Thousands of protesters have reappeared on the streets of Andijan in Uzbekistan despite heavy bloodshed on Friday.
There were wildly different estimates of the death toll
President Islam Karimov blamed the violence on Islamic extremist "criminals". He said about 10 soldiers, and "many others", were killed.
However, witnesses said troops opened fire on unarmed civilians. Some said they had seen at least 200 bodies.
The government said it was back in control of the city on Saturday, and had retaken administrative buildings.
But huge crowds were on the streets, shouting "killers, murderers" and demanding the president step down.
"What kind of government is this?" one of the protesters said to the Associated Press.
"People were raising their hands up in the air showing they were without arms but soldiers were still shooting at them."
'Bodies on trucks'
The violence erupted after days of peaceful protest in the eastern city of Andijan, against the imprisonment of 23 local business leaders accused of Islamic extremism.
A mob reportedly seized arms from a local garrison, before raiding the prison where the men were held and freeing them, along with thousands of other inmates.
They also took control of administrative buildings in the city and took government workers hostage, according to reports.
Just before dusk, troops moved in and opened fire on the crowds in the city square.
Men, women and children fled in panic. One woman spoke of "indiscriminate firing", and said she saw "bloody corpses" lying in a ditch.
Helicopters hovered overhead as cars and buildings burned, reports said.
President Karimov told a press conference that the unrest was planned by Islamic militants linked with the banned Hizb ut-Tahrir movement, who wanted to overthrow the government.
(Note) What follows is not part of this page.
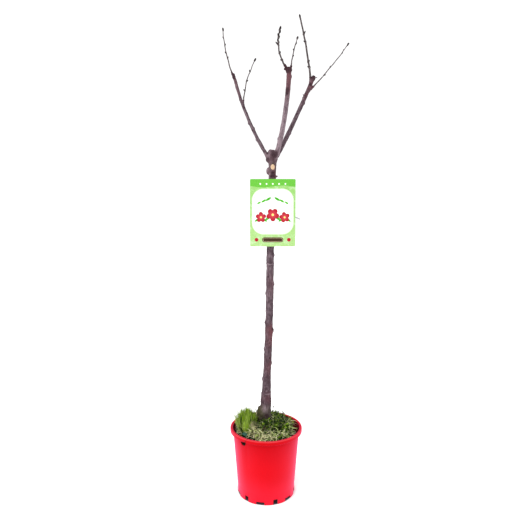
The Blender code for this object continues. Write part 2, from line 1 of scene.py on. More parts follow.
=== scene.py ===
"""The finished looks of a potted cherry tree in winter: tree, pot, soil, low green cover and label card.

Metres, +Z up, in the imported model's frame. The label faces -Y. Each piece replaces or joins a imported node.
"""

import random
from math import cos, exp, hypot, pi, radians, sin, sqrt, tau

import bmesh
import bpy
import numpy as np
from bpy.props import FloatProperty, FloatVectorProperty, IntProperty, PointerProperty
from mathutils import Matrix, Vector, noise
from numpy.linalg import norm


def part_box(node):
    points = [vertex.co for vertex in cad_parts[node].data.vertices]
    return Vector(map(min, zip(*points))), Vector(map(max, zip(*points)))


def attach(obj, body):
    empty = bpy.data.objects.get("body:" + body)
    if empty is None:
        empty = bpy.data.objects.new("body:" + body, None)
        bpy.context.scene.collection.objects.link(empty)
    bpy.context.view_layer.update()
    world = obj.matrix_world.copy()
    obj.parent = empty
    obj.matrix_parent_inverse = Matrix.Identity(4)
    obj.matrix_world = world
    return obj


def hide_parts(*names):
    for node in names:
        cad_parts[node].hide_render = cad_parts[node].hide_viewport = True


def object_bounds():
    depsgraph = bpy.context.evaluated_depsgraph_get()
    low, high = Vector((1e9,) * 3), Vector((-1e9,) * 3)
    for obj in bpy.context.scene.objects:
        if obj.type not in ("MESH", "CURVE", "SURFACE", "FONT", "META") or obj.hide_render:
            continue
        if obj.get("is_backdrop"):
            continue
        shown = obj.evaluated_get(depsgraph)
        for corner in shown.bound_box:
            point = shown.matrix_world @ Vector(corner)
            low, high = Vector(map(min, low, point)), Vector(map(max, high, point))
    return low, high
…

He said the leaders of the uprising had been on the phone to Kyrgyzstan and Afghanistan during the siege.
"Their aims are hatred and aversion to the secular path of development. These are unacceptable for us," he said.
President Karimov blamed the violence on Islamic militants
On Saturday civilians dragged six bodies from an abandoned administrative building, placing them at the foot of a nearby monument to an Uzbek poet.
Witnesses said they had seen troops loading dozens of bodies onto trucks.
Hospital officials told the BBC that at least 50 had died and many more were wounded throughout the day.
The city appeared calmer on Saturday, though the occasional shot could be heard in the background, a reporter for the AFP agency said.
Troops were standing by in neighbouring streets as people began to fill the square.
Journalists said they were being expelled by soldiers who had set up a cordon around the city.
Authorities in neighbouring Kyrgyzstan said thousands of terrified Uzbeks had gathered on the border, and about 500 had managed to break through.
Friday's violence prompted alarm around the world.
In the US, White House spokesman Scott McClellan called for both sides to show restraint.
The EU criticised Uzbek leaders for not paying enough attention to human rights, the rule of law and relieving poverty.
Mr Karimov has taken a tough line on security since a spate of suicide bombings last year, blamed on Islamic extremists.
But critics say the president is using the threat of extremism as a cover to crush dissent.
Andijan, in the densely-populated Ferghana Valley, has a long tradition of independent thought, and is eyed by the government with suspicion, says the BBC's Monica Whitlock in Tashkent.
Thousands of local people have been locked up.
Along with high poverty and unemployment, it has pushed many people beyond the limit of endurance, she says.